I think where we may disagree is that my main concern is that the employee makes that minimum threshold, whether paid directly by the customer via a weird quasi-voluntary tax or by the employer who would presumably pass that cost on to the customer. Again, assuming it all gets claimed in income I don't see any shortfalls; it's just a weird convention.
Where I may have a problem is that there seems to be some evidence there is bias in tipping. I've seen some that indicates some race groups/protected classes are tipped less, controlling for service quality, even by their own race/class. If true, it would mean tipping is a de-facto form of discrimination and obviously needs to go away.
I would consider unethical when the result of me tipping vs. me not tipping is the same outcome for the driver. If it is advertised as a "tip" box, it should result in exactly that amount of gain to the driver than if $0 were entered in that box. How much you, the corporation, pays, should never depend on what I fill in for the tips.
Also, if the company can pay $15, they should pay $15, and recruiting me to pay part of that $15 under the guise of "tips" is unethical IMO. Call it a delivery fee and charge a fixed amount.
If you are asking me how much extra I want to pay in tips to a driver (10%, 15%, or 20%), I would be sympathetic to gig workers, because you're an asshole for paying them a $1 base wage.
If you are asking me how much extra I want pay to your asshole corporation, the answer will always be 0%. I don't want to pay any extra to your corporation. Name your lowest price that would keep your company afloat and I'll decide if I want the service or not.
This doesn't hold unless you think profits should be driven to zero.

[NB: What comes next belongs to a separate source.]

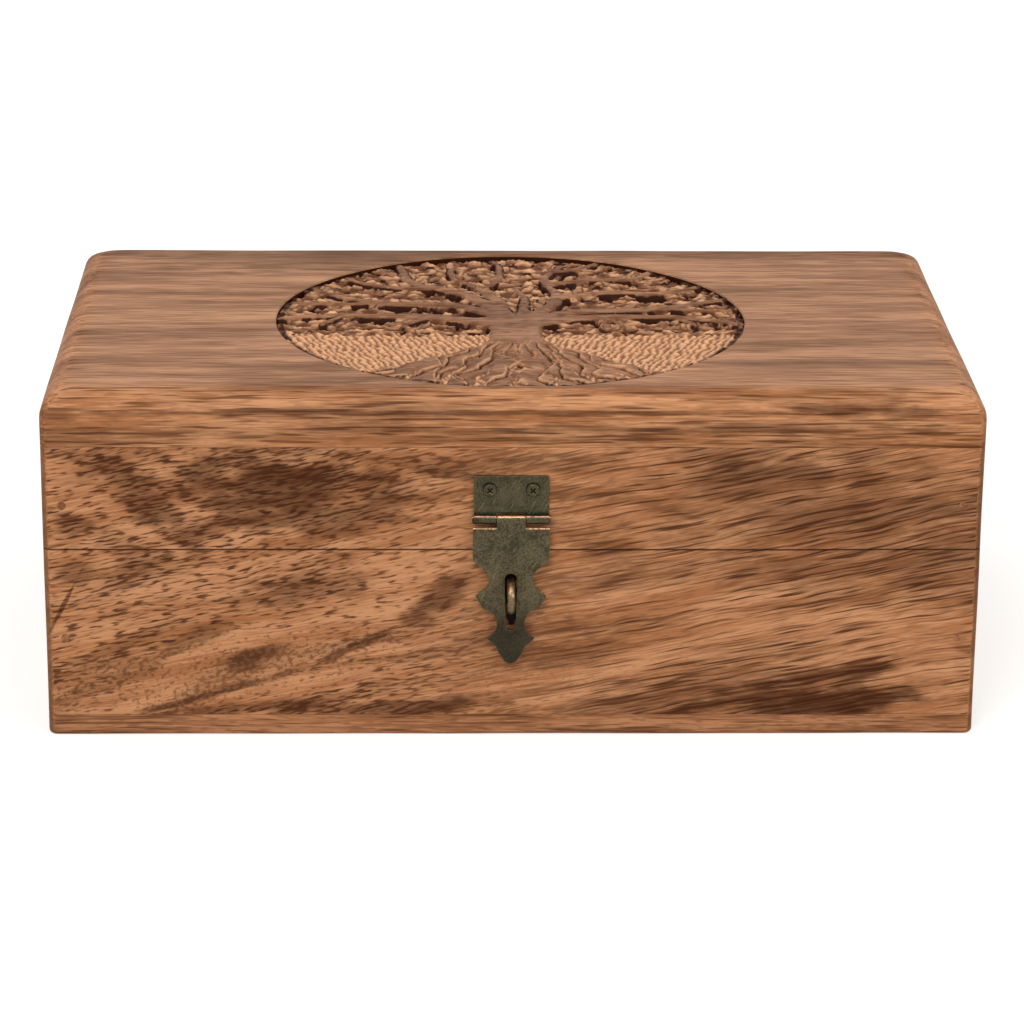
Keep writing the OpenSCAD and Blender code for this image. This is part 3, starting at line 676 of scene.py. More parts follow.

Any profit would mean an additional wage being withheld. I may not understand the dynamic here, but my understanding is that tip laws ensure that if the employee comes in under $15, the company makes up the difference.
I've alluded to it a few times, but I think we disagree in that tipping is a quasi-voluntary tax. A tax is a fee paid to subsidize a service. That tax, in this case, subsidizes fare charges by reducing overhead labor costs. If you want to not tip, you should pay a higher fare because otherwise those who do tip are subsidizing your ride. I don't think it's unethical just because it's called a "tip" unless you assume people don't understand how the tipping system works. If your claim is it allows a corporation to make an unfair profit, I'm not sure I'm tracking the logic of that argument because the tax in this case is entirely voluntary. Where I have an ethical problem is when wages are suppressed so much that the public must subsidize employee wages in the form of government benefits. In that case, non-customers are subsidizing the company profits; since they are not consumers of that company, it makes it a compulsory tax to protect their profit. This is entirely different than a voluntary tax on those who use the service.
Personally, I would prefer tipping in general to be banned because it's a clunky, inefficient system. It's much more transparent and straightforward to just have a fair wage without all the game theory that comes along with a convoluted system of tipping.
> Personally, I would prefer tipping in general to be banned because it's a clunky, inefficient system. It's much more transparent and straightforward to just have a fair wage without all the game theory that comes along with a convoluted system of tipping.
Help me understand. Is the distinction here that since they are independent contractors they aren't guaranteed to make a minimum threshold of pay, regardless of tip amount?
That seems to be what they were operating under, but they definitely did not explain this to consumers who assumed that normal tipping practices were being applied. (The checkout looked much like a normal receipt with a tip line.)
It's worth noting that the law is still changing in the area; gig-economy workers in California were classified as employees by the courts, but then this got overturned by a voter initiative, so there are no solid answers as we continue political campaigns and litigation.